Batch queries like pipeline stats? That's what the index is for. Or is
there something else?
>
> 2) Do we want to be more precise about what 'wait' means? AFAIU,
> get_query_result_resource should _never_ block the CPU, because it should be
> implemented by some command sent to the GPU (perhaps a small compute shader
> or transform feedback thing). The only way this command would not have the
> query results available are if (a) the downstream part of the pipeline is
> still running some other command or (b) the driver decides to use a separate
> ring buffer to implement this.
wait means whatever you want it to mean.

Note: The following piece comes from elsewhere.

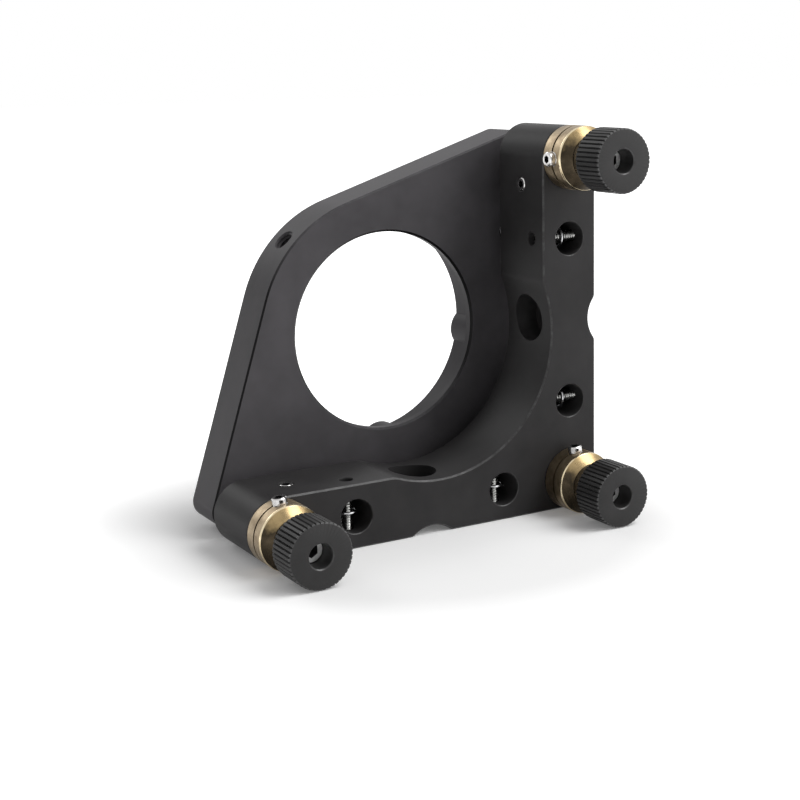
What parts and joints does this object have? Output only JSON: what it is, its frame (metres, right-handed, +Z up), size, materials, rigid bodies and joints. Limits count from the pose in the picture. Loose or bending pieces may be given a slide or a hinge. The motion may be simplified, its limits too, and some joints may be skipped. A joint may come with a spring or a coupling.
{
  "type": "kinematic mirror mount",
  "caption": "Kinematic mirror mount: a spring-loaded plate with a round recessed eye, tilted by fine adjusters with fluted knobs in brass collars on an L-shaped frame.",
  "frame": {"origin": "bottom centre of the overall box, on the plane the frame stands on, with all adjusters at mid travel", "axes": "+X along the lower arm toward the corner of the L, +Y from the knobs toward the mirror plate, +Z up along the upright arm"},
  "size_m": [0.073, 0.0462, 0.073],
  "materials": {
    "base_anodised": "matte black anodised",
    "plate_anodised": "matte black anodised",
    "collar_brass": "satin turned",
    "screw_steel": "ground thread",
    "ball_steel": "polished",
    "knob_black": "matte black anodised, fluted",
    "spring_steel": "bright drawn wire",
    "seat_steel": "ground",
    "socket_screw_steel": "bright",
    "anchor_steel": "bright thread",
    "pin_steel": "ground"
  },
  "bodies": {
    "base": {"base_frame": "base_anodised", "top_bushing": "collar_brass", "corner_bushing": "collar_brass", "side_bushing": "collar_brass", "collar_lock_screws": "socket_screw_steel", "bushing_grub_screws": "socket_screw_steel", "spring_anchor_screws": "anchor_steel"},
    "top_tip": {"top_ball_tip": "ball_steel"},
    "corner_tip": {"corner_ball_tip": "ball_steel"},
    "side_tip": {"side_ball_tip": "ball_steel"},
    "top_adjuster": {"top_adjuster_screw": "screw_steel", "top_knob": "knob_black"},
    "corner_adjuster": {"corner_adjuster_screw": "screw_steel", "corner_knob": "knob_black"},
    "side_adjuster": {"side_adjuster_screw": "screw_steel", "side_knob": "knob_black"},
    "tilt_stage_one": {"upper_spring": "spring_steel", "lower_spring": "spring_steel"},
    "tilt_stage_two": {"left_spring": "spring_steel", "right_spring": "spring_steel"},
    "plate": {"mirror_plate": "plate_anodised", "cone_seat": "seat_steel", "vee_seat": "seat_steel", "flat_seat": "seat_steel", "plate_spring_pins": "pin_steel"}
  },
  "joints": [
    {"name": "top_screw_travel", "type": "slide", "parent": "base", "child": "top_tip", "axis": [0, 1, 0], "range_m": [-0.002, 0.002]},
    {"name": "top_knob_turn", "type": "hinge", "parent": "top_tip", "child": "top_adjuster", "pos_m": [0.0306, 0.01265, 0.0671], "axis": [0, 1, 0], "range_deg": [-2881, 2881]},
    {"name": "corner_screw_travel", "type": "slide", "parent": "base", "child": "corner_tip", "axis": [0, 1, 0], "range_m": [-0.002, 0.002]},
    {"name": "corner_knob_turn", "type": "hinge", "parent": "corner_tip", "child": "corner_adjuster", "pos_m": [0.0306, 0.01265, 0.0059], "axis": [0, 1, 0], "range_deg": [-2881, 2881]},
    {"name": "side_screw_travel", "type": "slide", "parent": "base", "child": "side_tip", "axis": [0, 1, 0], "range_m": [-0.002, 0.002]},
    {"name": "side_knob_turn", "type": "hinge", "parent": "side_tip", "child": "side_adjuster", "pos_m": [-0.0306, 0.01265, 0.0059], "axis": [0, 1, 0], "range_deg": [-2881, 2881]},
    {"name": "corner_tilt", "type": "hinge", "parent": "base", "child": "tilt_stage_one", "pos_m": [-0.0306, 0.01265, 0.0059], "axis": [0.7071, 0, 0.7071], "range_deg": [-2.67, 2.67], "deforming": ["upper_spring", "lower_spring"]},
    {"name": "side_tilt", "type": "hinge", "parent": "tilt_stage_one", "child": "tilt_stage_two", "pos_m": [0.0306, 0.01265, 0.0059], "axis": [0, 0, -1], "range_deg": [-1.89, 1.89], "deforming": ["left_spring", "right_spring"]},
    {"name": "top_tilt", "type": "hinge", "parent": "tilt_stage_two", "child": "plate", "pos_m": [0.0306, 0.01265, 0.0059], "axis": [-1, 0, 0], "range_deg": [-1.89, 1.89]}
  ],
  "couplings": [
    {"joint": "top_knob_turn", "follows": "top_screw_travel", "rad_per_m": 25133},
    {"joint": "corner_knob_turn", "follows": "corner_screw_travel", "rad_per_m": 25133},
    {"joint": "side_knob_turn", "follows": "side_screw_travel", "rad_per_m": 25133},
    {"joint": "corner_tilt", "follows": "corner_screw_travel", "rad_per_m": 23.108},
    {"joint": "side_tilt", "follows": "side_screw_travel", "rad_per_m": 16.34},
    {"joint": "top_tilt", "follows": "top_screw_travel", "rad_per_m": 16.34}
  ]
}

At least that's what the GL
spec says. You can still block if wait = false. But yeah, ideally this
function should *never* block, although the whole wait thing seems a
bit unclear. I had originally wanted to just always write true for it
in the core, but then decided that was a bit much.
>
> So in a hardware implementation, the different between wait = true vs. false
> is that you'd issue a pipeline flush before the get_query_result_resource
> commands. Right?
I think so. My plan is to make available check whether the fence
attached to the query has passed, and for wait to stick in a sync into
the pipeline. All done with a macro or two. (Macros allow configurable
commands to be created on the GPU, evaluated by the graphics engine.)